- [AIM OF THE EXERCISE] Isolate every line in the data with the string "points" and copy it.

- [DATA PROVIDED]
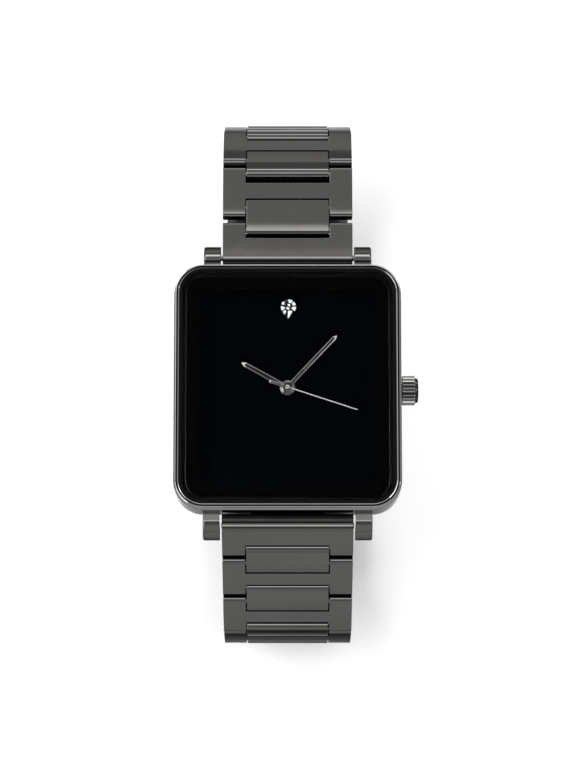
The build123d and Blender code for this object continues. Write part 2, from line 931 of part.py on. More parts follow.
def head_pieces():
    hour_bore = hour_pipe_radius + seat_gap
    minute_bore = cannon_radius + seat_gap
    return {
        "mid_case": make_mid_case(),
        "bezel": make_bezel(),
        "crystal": make_crystal(),
        "crystal_gasket": make_crystal_gasket(),
        "dial": make_dial(),
        "dial_stone": make_dial_stone(),
        "hour_hand": make_hand(
            hour_hand_length,
            hour_hand_width,
            hour_hub_radius,
            hour_bore,
            hour_hand_floor,
            hour_angle,
        ),
        "minute_hand": make_hand(
            minute_hand_length,
            minute_hand_width,
            minute_hub_radius,
            minute_bore,
            minute_hand_floor,
            minute_angle,
        ),
        "second_hand": make_second_hand(),
        "hour_wheel": make_hour_wheel(),
        "cannon_pinion": make_cannon_pinion(),
        "minute_wheel": make_minute_wheel(),
        "main_plate": make_main_plate(),
        "train_bridge": make_train_bridge(),
        "battery": make_battery(),
        "coil": make_coil(),
        "movement_holder": make_movement_holder(),
        "case_back": make_case_back(),
        "case_back_gasket": make_case_back_gasket(),
        "case_back_screws": make_case_back_screws(),
        "crown_tube": make_crown_tube(),
        "crown": make_crown(),
        "stem": make_stem(),
        "setting_lever": make_setting_lever(),
    }


def bracelet_pieces():
    link, block, end_link = make_link(), make_block(), make_end_link()
    full_tip = spring_tip_length
    pieces = {
        "upper_end_link": upper_place(0) * end_link,
        "lower_end_link": lower_place(0) * end_link,
        "upper_spring_bar": upper_place(0) * make_spring_bar(full_tip),
        "lower_spring_bar": lower_place(0) * make_spring_bar(spring_tip_rest),
    }
    for number in range(1, len(upper_angles)):
        pieces[f"upper_link_{number}"] = upper_place(number) * link
        pieces[f"upper_block_{number}"] = upper_place(number) * block
    for number in range(1, len(lower_angles)):
        pieces[f"lower_link_{number}"] = lower_place(number) * link
        pieces[f"lower_block_{number}"] = lower_place(number) * block
    return pieces


def clasp_pieces():
    place = upper_place(len(upper_angles))
    return {
        "clasp_cover": place * group(make_clasp_cover(), *make_clasp_hinge_stubs()),
        "clasp_spring_bar": place * make_clasp_spring_bar(),
        "clasp_frame_blade": place * make_clasp_frame_blade(),
        "clasp_tongue_blade": place * make_clasp_tongue_blade(),
    }


os.makedirs("parts", exist_ok=True)
for name, piece in {**head_pieces(), **bracelet_pieces(), **clasp_pieces()}.items():
    export_step(piece, f"parts/{name}.step")
print("upper pivots", [(round(y, 2), round(z, 2)) for y, z in upper_pivots])
print("lower pivots", [(round(y, 2), round(z, 2)) for y, z in lower_pivots])
print("last lower angle", lower_angles[-1], "clasp span", clasp_span)
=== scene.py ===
import json
import math

import bmesh
import bpy
from mathutils import Matrix, Vector


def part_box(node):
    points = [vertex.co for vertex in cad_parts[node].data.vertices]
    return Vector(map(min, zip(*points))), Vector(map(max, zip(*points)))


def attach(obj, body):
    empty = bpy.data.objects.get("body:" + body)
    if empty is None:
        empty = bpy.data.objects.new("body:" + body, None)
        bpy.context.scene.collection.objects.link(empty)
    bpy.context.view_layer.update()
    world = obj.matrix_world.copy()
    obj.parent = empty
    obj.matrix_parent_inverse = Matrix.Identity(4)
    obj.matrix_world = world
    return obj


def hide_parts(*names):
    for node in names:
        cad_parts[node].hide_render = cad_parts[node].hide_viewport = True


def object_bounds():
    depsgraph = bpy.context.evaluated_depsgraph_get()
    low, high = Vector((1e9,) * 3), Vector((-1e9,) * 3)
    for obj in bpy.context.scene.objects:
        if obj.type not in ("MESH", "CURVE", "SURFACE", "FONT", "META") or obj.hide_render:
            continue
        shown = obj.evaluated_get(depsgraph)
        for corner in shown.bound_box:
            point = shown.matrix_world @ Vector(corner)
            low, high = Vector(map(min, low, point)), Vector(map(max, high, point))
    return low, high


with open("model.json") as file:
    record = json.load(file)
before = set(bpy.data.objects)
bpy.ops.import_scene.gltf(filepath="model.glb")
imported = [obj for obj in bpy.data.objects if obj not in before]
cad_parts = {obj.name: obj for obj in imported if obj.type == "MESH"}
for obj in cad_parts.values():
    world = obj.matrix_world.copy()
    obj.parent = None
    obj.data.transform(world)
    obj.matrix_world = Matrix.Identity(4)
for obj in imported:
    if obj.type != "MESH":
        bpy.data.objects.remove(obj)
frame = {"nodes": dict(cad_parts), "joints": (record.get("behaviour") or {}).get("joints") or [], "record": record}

cadLow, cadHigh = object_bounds()
mm = 0.001
weld = 0.000002  # in metres, the distance at which two points become one
tiny = 1e-6  # in millimetres, what counts as no distance
joints = {joint["name"]: joint for joint in frame["joints"]}
bodies = frame["record"]["behaviour"]["bodies"]
print("frame loaded", len(frame["nodes"]), "nodes")


def addNode(tree, kind, **values):
    node = tree.nodes.new(kind)
    for key, value in values.items():
        if key in node.inputs:
            node.inputs[key].default_value = value
        else:
            setattr(node, key, value)
    return node


def setInputs(node, values):
    for key, value in values.items():
        node.inputs[key].default_value = value


def mathNode(tree, operation, first, second=None, clamp=False):
    node = addNode(tree, "ShaderNodeMath", operation=operation, use_clamp=clamp)
    for index, value in enumerate((first, second)):
        if isinstance(value, (int, float)):
            node.inputs[index].default_value = value
        elif value is not None:
            tree.links.new(value, node.inputs[index])
    return node.outputs[0]


def newGroup(name, kind, inputs, outputs):
    tree = bpy.data.node_groups.new(name, kind)
    for label, socketType, default in inputs:
        socket = tree.interface.new_socket(label, in_out="INPUT", socket_type=socketType)
        if default is not None:
            socket.default_value = default
    for label, socketType in outputs:
        tree.interface.new_socket(label, in_out="OUTPUT", socket_type=socketType)
    return tree, tree.nodes.new("NodeGroupInput"), tree.nodes.new("NodeGroupOutput")


def makeGrainGroup():
    # the fine lines of a brushed finish, as a height and a roughness
    inputs = [
        ("Vector", "NodeSocketVector", None),
        ("Along", "NodeSocketFloat", 60.0),
        ("Across", "NodeSocketFloat", 9000.0),
        ("Roughness", "NodeSocketFloat", 0.25),
        ("Spread", "NodeSocketFloat", 0.1),
    ]
    outputs = [("Height", "NodeSocketFloat"), ("Roughness", "NodeSocketFloat")]
    tree, start, end = newGroup("brushedGrain", "ShaderNodeTree", inputs, outputs)
    scale = addNode(tree, "ShaderNodeCombineXYZ")
    tree.links.new(start.outputs["Along"], scale.inputs["X"])
    tree.links.new(start.outputs["Across"], scale.inputs["Y"])
    tree.links.new(start.outputs["Across"], scale.inputs["Z"])
    stretch = addNode(tree, "ShaderNodeVectorMath", operation="MULTIPLY")
    tree.links.new(start.outputs["Vector"], stretch.inputs[0])
    tree.links.new(scale.outputs[0], stretch.inputs[1])
    lines = addNode(tree, "ShaderNodeTexNoise", Scale=1.0, Detail=3.0, Roughness=0.65)
    tree.links.new(stretch.outputs[0], lines.inputs["Vector"])
    tree.links.new(lines.outputs["Fac"], end.inputs["Height"])
    centred = mathNode(tree, "SUBTRACT", lines.outputs["Fac"], 0.5)
    wide = mathNode(tree, "MULTIPLY", centred, start.outputs["Spread"])
    rough = mathNode(tree, "ADD", wide, start.outputs["Roughness"], clamp=True)
    tree.links.new(rough, end.inputs["Roughness"])
    return tree


# the scale and detail of each noise, and the level that counts as clean
wearNoise = {"smudge": (260.0, 4.0), "cloud": (90.0, 2.0), "ripple": (420.0, 1.0), "clean": 0.45}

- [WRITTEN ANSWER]
    points = [vertex.co for vertex in cad_parts[node].data.vertices]
    return Vector(map(min, zip(*points))), Vector(map(max, zip(*points)))
weld = 0.000002  # in metres, the distance at which two points become one